/---

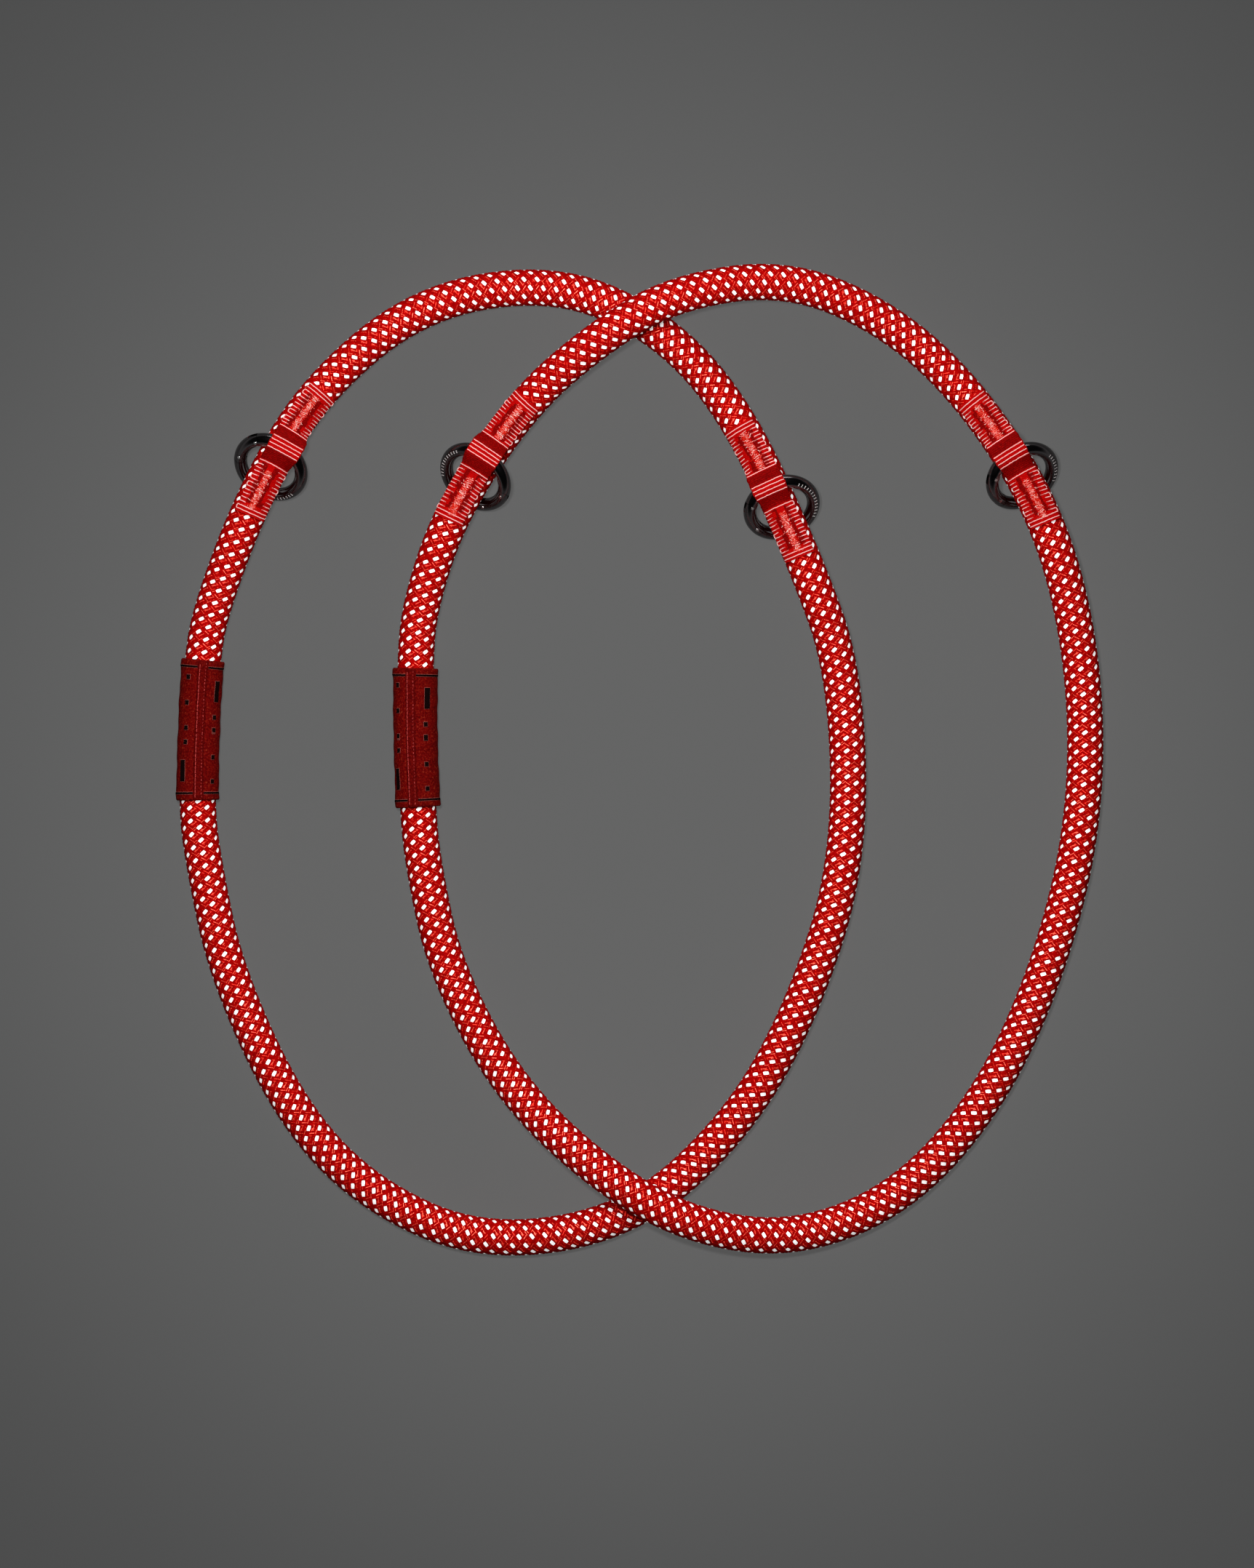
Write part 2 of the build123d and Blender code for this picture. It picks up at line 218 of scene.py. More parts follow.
# Sections of threads and ticks: width, depth sunk in and height above, in millimetres
TRACER_BAR = (0.23, 0.16, 0.03)
RIB_BAR = (0.30, 0.14, 0.06)
TACK_BAR = (0.16, 0.12, 0.07)
STITCH_BAR = (0.26, 0.1, 0.09)
TICK_BAR = (0.38, 0.06, 0.045)
BAR_TOP = 0.6  # width of a bar's top, as a share of its foot
BAR_INSET = 0.06  # of the ends of its top, as a share of its length

# Surface grains: cells per millimetre, strength and depth in millimetres
FILAMENT_GRAIN = (4, 0.2, 0.02)
THREAD_GRAIN = (6, 0.3, 0.03)
SLEEVE_GRAIN = (1.9, 0.6, 0.12)
PRINT_GRAIN = (3, 0.5, 0.08)
STEEL_GRAIN = (3, 0.2, 0.02)


# ---- materials

materials = {}


def principled(name, colour, roughness, specular=0.5, **sockets):
    """Adds a material with plain socket values. Returns its nodes, links and shader."""
    material = bpy.data.materials.new(name)
    material.use_nodes = True
    nodes = material.node_tree.nodes
    shader = nodes["Principled BSDF"]
    shader.inputs["Base Color"].default_value = (*colour, 1)
    shader.inputs["Roughness"].default_value = roughness
    shader.inputs["Specular IOR Level"].default_value = specular
    for socket, value in sockets.items():
        shader.inputs[socket.replace("_", " ")].default_value = value
    material.diffuse_color = (*colour, 1)
    materials[name] = material
    return nodes, material.node_tree.links, shader


def glow(colour, strength):
    """Sockets for a little light of a material's own."""
    return {"Emission_Color": (*colour, 1), "Emission_Strength": strength}


def unit(vectors):
    """The vectors scaled to a length of 1."""
    return vectors / np.linalg.norm(vectors, axis=-1, keepdims=True)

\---

**The request**
Your task is to print the whole listing again exactly.

**Solution**
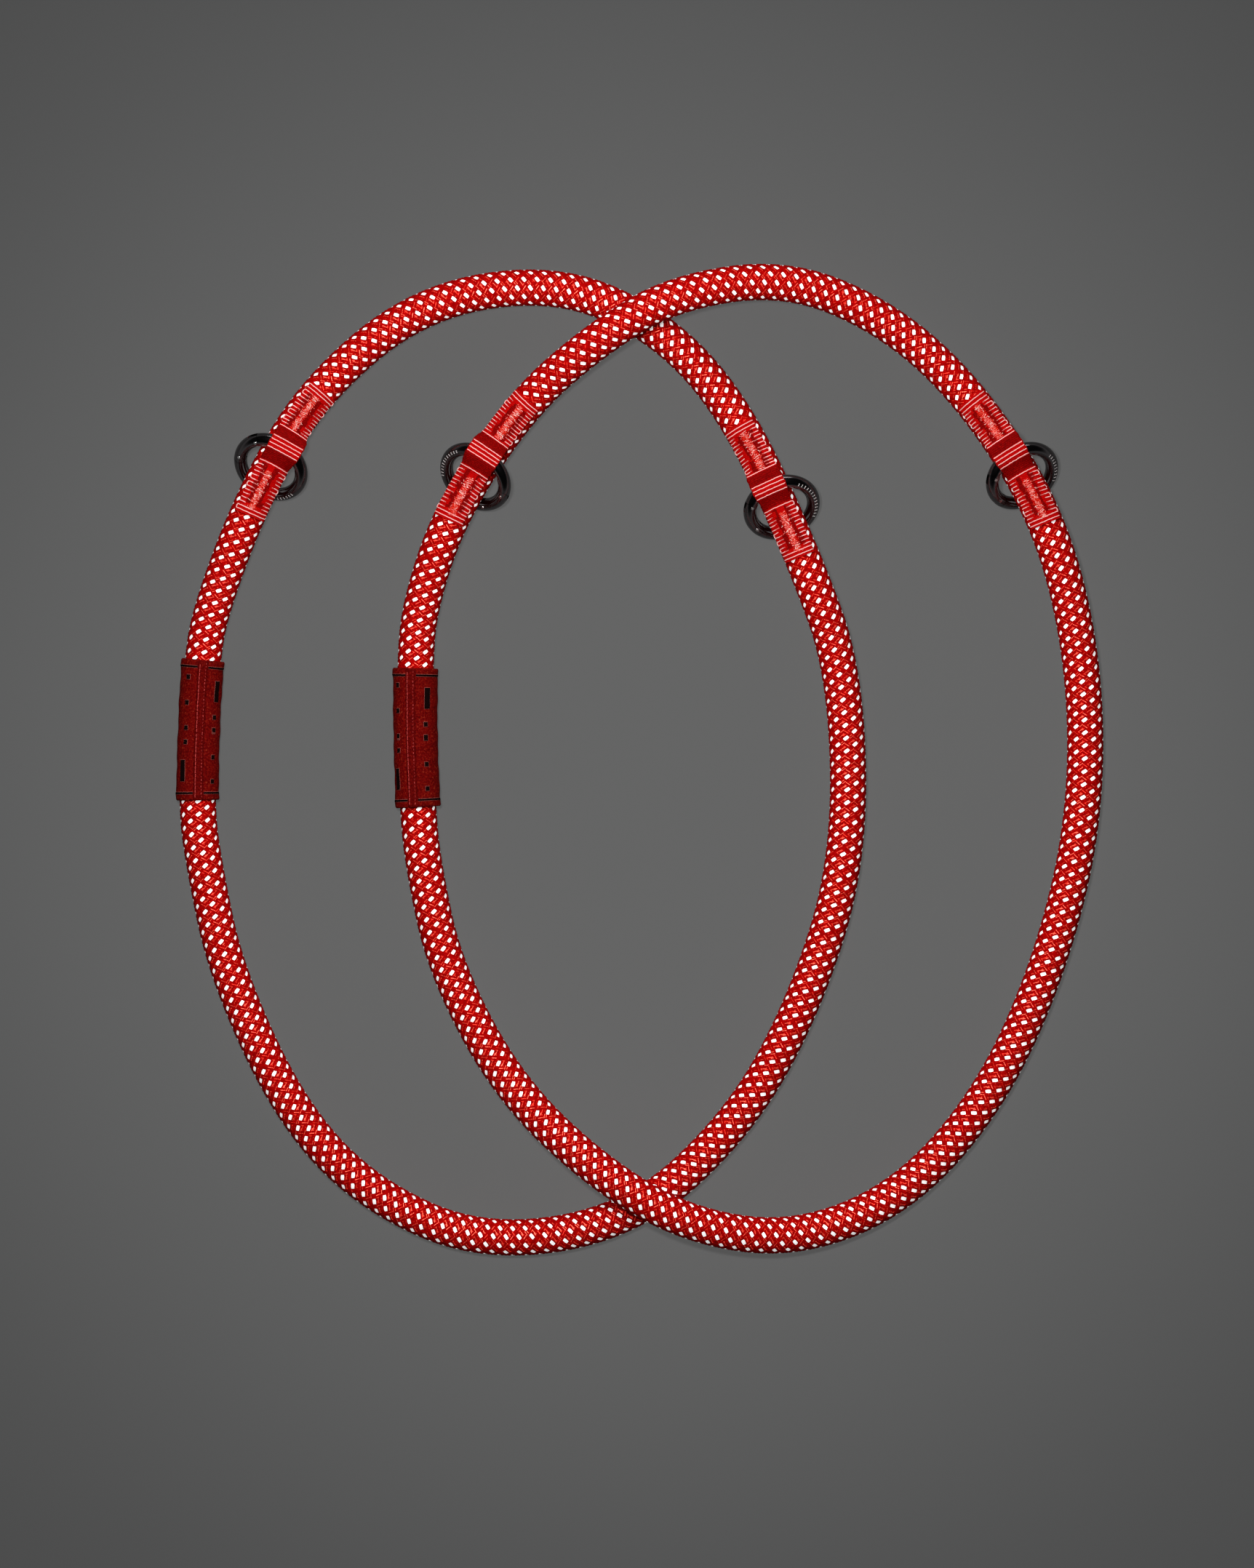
Write part 2 of the build123d and Blender code for this picture. It picks up at line 218 of scene.py. More parts follow.
# Sections of threads and ticks: width, depth sunk in and height above, in millimetres
TRACER_BAR = (0.23, 0.16, 0.03)
RIB_BAR = (0.30, 0.14, 0.06)
TACK_BAR = (0.16, 0.12, 0.07)
STITCH_BAR = (0.26, 0.1, 0.09)
TICK_BAR = (0.38, 0.06, 0.045)
BAR_TOP = 0.6  # width of a bar's top, as a share of its foot
BAR_INSET = 0.06  # of the ends of its top, as a share of its length

# Surface grains: cells per millimetre, strength and depth in millimetres
FILAMENT_GRAIN = (4, 0.2, 0.02)
THREAD_GRAIN = (6, 0.3, 0.03)
SLEEVE_GRAIN = (1.9, 0.6, 0.12)
PRINT_GRAIN = (3, 0.5, 0.08)
STEEL_GRAIN = (3, 0.2, 0.02)


# ---- materials

materials = {}


def principled(name, colour, roughness, specular=0.5, **sockets):
    """Adds a material with plain socket values. Returns its nodes, links and shader."""
    material = bpy.data.materials.new(name)
    material.use_nodes = True
    nodes = material.node_tree.nodes
    shader = nodes["Principled BSDF"]
    shader.inputs["Base Color"].default_value = (*colour, 1)
    shader.inputs["Roughness"].default_value = roughness
    shader.inputs["Specular IOR Level"].default_value = specular
    for socket, value in sockets.items():
        shader.inputs[socket.replace("_", " ")].default_value = value
    material.diffuse_color = (*colour, 1)
    materials[name] = material
    return nodes, material.node_tree.links, shader


def glow(colour, strength):
    """Sockets for a little light of a material's own."""
    return {"Emission_Color": (*colour, 1), "Emission_Strength": strength}


def unit(vectors):
    """The vectors scaled to a length of 1."""
    return vectors / np.linalg.norm(vectors, axis=-1, keepdims=True)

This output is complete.